Compound messages are tricky to convey, especially non-specific compound messages. Without getting into the relative merits of “tyranny” vs. “democracy”, let me just point out that certain cultures at certain points appear to prefer a tyranny to a democracy (e.g. Russia for the past 400 years or so, Rome after Actium, etc.). This point was somewhat sarcastically make by one of my favorite science fiction authors H. Beam Piper in a short story entitled A Slave is a Slave - a less sarcastic fictionalization of the problem appears in Crown of Slaves by David Weber and Eric Flint (Google, Amazon, Webscriptions). Indeed, the history of race relations in the US bears out many of the key points in both novels - you cannot shift the perceptions and expectations of an entire population and its surrounding populations quickly.
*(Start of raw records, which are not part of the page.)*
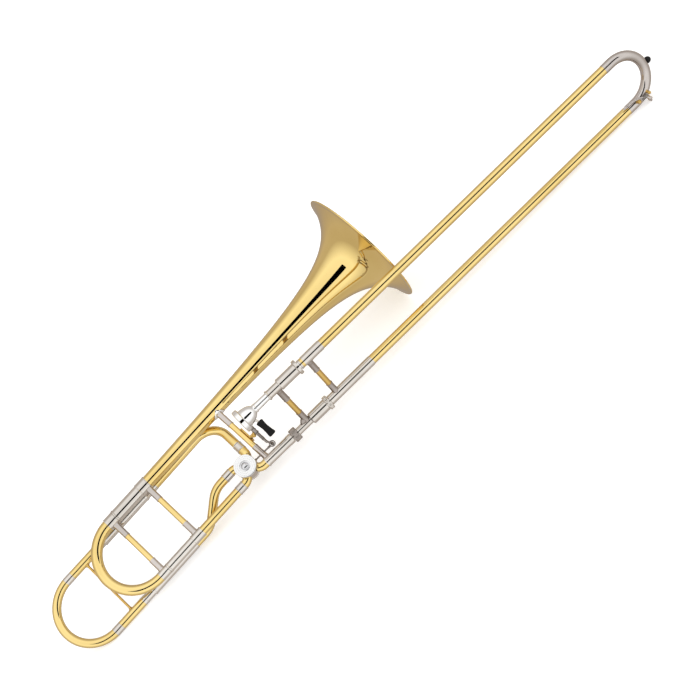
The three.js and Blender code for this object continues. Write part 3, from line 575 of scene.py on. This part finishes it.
def make_f_legs():
    upper = [
        (-272, 7.1), (-272, 8.1), (-271.5, 8.4), (-269.6, 8.4), (-269, 7.95), (-178, 7.9), (-177.4, 8.6),
        (-174, 8.6), (-173.4, 7.9), (-172.8, 7.6), (-151.2, 7.6), (-151.2, 7.1),
    ]
    at = (F_UPPER_V, F_Z)
    lathe("f_leg_upper", upper, BELL, NICKEL, "bell_section", ["f_outer_leg_upper"], at)
    lower = [
        (-272, 7.1), (-272, 8.1), (-271.5, 8.4), (-269.6, 8.4), (-269, 7.95), (-173.8, 7.9),
        (-173, 7.5), (-173, 7.1),
    ]
    at = (F_LOWER_V, F_Z)
    lathe("f_leg_lower", lower, BELL, NICKEL, "bell_section", ["f_outer_leg_lower"], at)


# ---------- bell brace and thumb lever ----------

def make_bell_brace():
    body = "bell_section"
    nodes = ["bell_brace_lower", "bell_brace_tube", "bell_brace_upper"]
    crossbar("bell_brace", BELL, 0, 8, 112, (33, 86), 5.2, body, nodes, NICKEL_WARM, BRASS)


def make_bell_flange():
    """The thin diamond-shaped flange that holds the brace to the bell, wrapped round its stem."""
    length = 23
    long_steps = 24
    round_steps = 16
    rim_height = 0.25
    height = 0.9
    bm = bmesh.new()
    grid = []
    for i in range(long_steps + 1):
        u = -length / 2 + length * i / long_steps
        half = math.radians(60) * (1 - abs(u) / 12) ** 0.85
        line = []
        for k in range(round_steps + 1):
            turn = -math.pi / 2 + half * (2 * k / round_steps - 1)
            on_rim = i in (0, long_steps) or k in (0, round_steps)
            r = bell_radius(BELL_RIM_U - u) + (rim_height if on_rim else height)
            line.append(bm.verts.new((u, BELL_V + r * math.sin(turn), r * math.cos(turn))))
        grid.append(line)
    for one, two in zip(grid, grid[1:]):
        for k in range(round_steps):
            bm.faces.new((one[k], one[k + 1], two[k + 1], two[k]))
    bmesh.ops.solidify(bm, geom=bm.faces[:], thickness=0.5)
    finish_mesh("bell_flange", bm, BELL, PLATE, "bell_section")


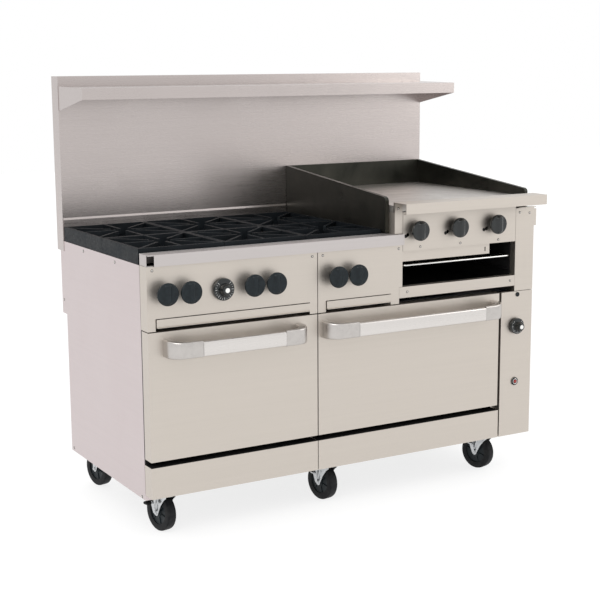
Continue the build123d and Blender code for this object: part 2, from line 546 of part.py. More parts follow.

Of course, this is not to say that individuals in the concerned populations are not capable (and willing and wanting) of operating in this “new” environment. What I am talking about is populations, not individuals, and the relative frequency distribution of the capabilities of operating in a new socio-economic form. A rapid shift from “tyranny” to “democracy” when it is imposed either from outside of the target population or by a minority from inside the target population will tend to replicate the older tyranny but with a new “face” (e.g. Soviet Russia, Haiti, Zimbabwe, etc.).

What does this “sidetrack” have to do with communications? First off, it gets back to the basic problem of a “formal” (spoken, written) message and the experience of the message recipient. Saying “we are here to make your lives better” will not and cannot be believed when a) the everyday reality (continuing message via action) is worse than the previous reality, and b) there is no population level belief/hope that things “will get better”. In effect, what you have is a message and a lived reality that are at dissonance with each other and, most importantly, the population will revert to its existing narrative to interpret that dissonance.

What is crucial in all of this is the interpretive framework of the population - they must believe that “things can get better”. For the MNF forces in Iraq and the NATO forces in Afghanistan, this potential for “getting better” must be grounded both in their actions and in the communication of their opponents actions. By this, I do not mean the facile spreading of propaganda in the pejorative sense. For a whole variety of reasons, it is imperative that they tell the “truth” as much as possible, even if this means saying something “good” about their opponents or “bad” about themselves. This may sound strange but it really comes down to a matter of trust, or lack thereof, in a source that will spill over into trust of that sources’ other messages.